**TASK GOAL:**
Repeat the listing below word for word, stopping after the line that contains "GRIP_SECTION_STEPS = 32".

**GIVEN ENTRIES:**
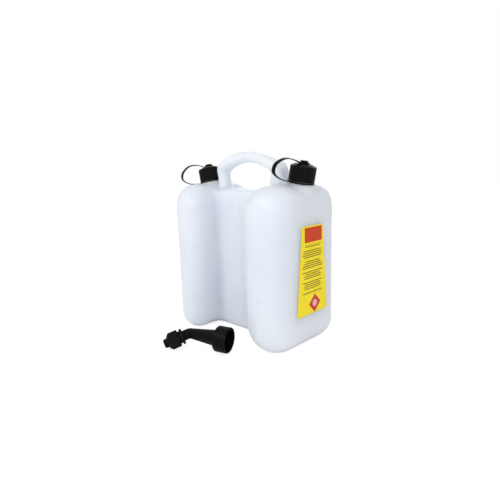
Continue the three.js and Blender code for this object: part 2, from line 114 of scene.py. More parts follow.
# Grip: side -1 is the leg by the small tank, and side 1 the one by the large tank
GRIP_TOP = 0.3425
GRIP_DEPTH = 0.020
GRIP_RADIUS = 0.125
GRIP_LEG_SPACING = 0.142
GRIP_LEG_DEPTH = 0.022
GRIP_CORNER_RADIUS = 0.016
GRIP_WIDTH_LEG = 0.027
GRIP_WIDTH_CORNER = 0.036
GRIP_WIDTH_TOP = 0.030
GRIP_FOOT_FLARE = 0.003
GRIP_FOOT_HEIGHT = 0.012
GRIP_ROOT = 0.034
GRIP_SQUARENESS = 2.7
GRIP_CORNER_Z = 0.318
GRIP_CORNER_REACH = 0.024
GRIP_CORNER_SCALE = {-1: 1.0, 1: 1.12}
GRIP_CORNER_SHIFT = {-1: -0.0035, 1: 0.0020}
GRIP_FOOT_SCALE = {-1: 0.86, 1: 1.32}
GRIP_FOOT_SHIFT = {-1: 0.0025, 1: 0.0035}
GRIP_CORNER_STEPS = 8
GRIP_ARCH_STEPS = 12
GRIP_SECTION_STEPS = 32

# Necks, caps and straps, along each neck's own axis from its seat; side -1 is the small tank's
NECK_X = 0.114
NECK_SEAT_Z = 0.286
NECK_TILT = 12
NECK_HEIGHT = 0.0236
NECK_RADIUS = 0.0184
BORE_RADIUS = 0.0158
SEAT_RADIUS = 0.0235
BOSS_RADIUS = 0.0255
BOSS_DEPTH = 0.012
BOSS_POLE_RADIUS = 0.0001
NECK_ROOT = 0.018
NECK_SUNK = 0.004
THREAD_PITCH = 0.007
THREAD_TURNS = 2.4
THREAD_HEIGHT = 0.0006
THREAD_CREST = 0.0005
THREAD_ROOT = 0.0012
THREAD_START = 0.005
THREAD_STEPS = 40
THREAD_FADE_STEPS = 8
CAP_RADIUS = 0.022
CAP_RIBS = 24
CAP_RIB_DEPTH = 0.0007
CAP_SKIRT_BOTTOM = 0.0029
CAP_INSIDE_RADIUS = 0.0194
CAP_INSIDE_TOP = 0.026
CAP_TOP = 0.0275
CAP_CHAMFER = 0.0085
CAP_CHAMFER_HEIGHT = 0.0035
CAP_EDGE_RADIUS = 0.0009
CAP_EDGE_STEPS = 4
CAP_POLE_RADIUS = 0.00005
CAP_RIB_START = 0.0015
CAP_RIB_MARGIN = 0.001
CAP_SIDE_STEPS = 14
CAP_LONG_EDGE = 0.015
KNOB_STEM_RADIUS = 0.0042
KNOB_HEAD_RADIUS = 0.0065
KNOB_HEAD_BOTTOM = 0.0340
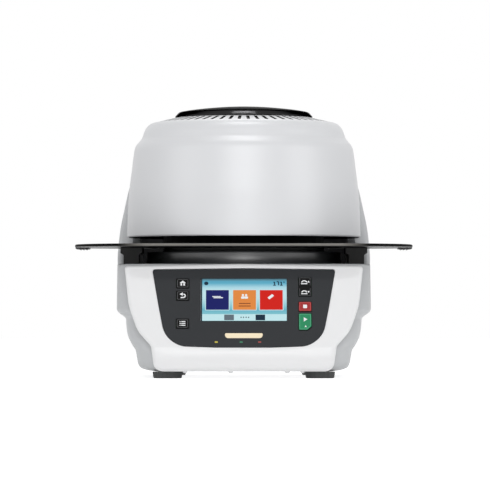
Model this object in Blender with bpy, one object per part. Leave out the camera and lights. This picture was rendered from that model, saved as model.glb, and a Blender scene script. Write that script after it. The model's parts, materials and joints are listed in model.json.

**RESPONSE TO THIS EXERCISE:**
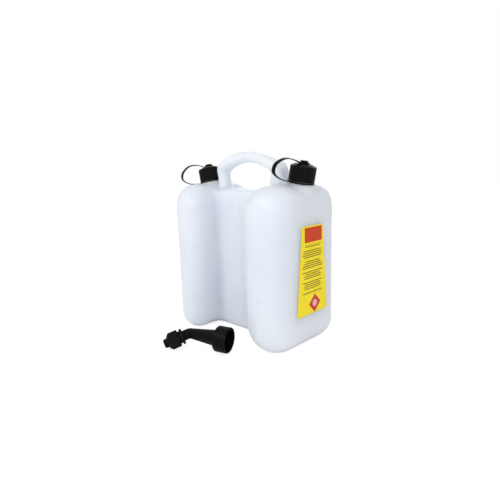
Continue the three.js and Blender code for this object: part 2, from line 114 of scene.py. More parts follow.
# Grip: side -1 is the leg by the small tank, and side 1 the one by the large tank
GRIP_TOP = 0.3425
GRIP_DEPTH = 0.020
GRIP_RADIUS = 0.125
GRIP_LEG_SPACING = 0.142
GRIP_LEG_DEPTH = 0.022
GRIP_CORNER_RADIUS = 0.016
GRIP_WIDTH_LEG = 0.027
GRIP_WIDTH_CORNER = 0.036
GRIP_WIDTH_TOP = 0.030
GRIP_FOOT_FLARE = 0.003
GRIP_FOOT_HEIGHT = 0.012
GRIP_ROOT = 0.034
GRIP_SQUARENESS = 2.7
GRIP_CORNER_Z = 0.318
GRIP_CORNER_REACH = 0.024
GRIP_CORNER_SCALE = {-1: 1.0, 1: 1.12}
GRIP_CORNER_SHIFT = {-1: -0.0035, 1: 0.0020}
GRIP_FOOT_SCALE = {-1: 0.86, 1: 1.32}
GRIP_FOOT_SHIFT = {-1: 0.0025, 1: 0.0035}
GRIP_CORNER_STEPS = 8
GRIP_ARCH_STEPS = 12
GRIP_SECTION_STEPS = 32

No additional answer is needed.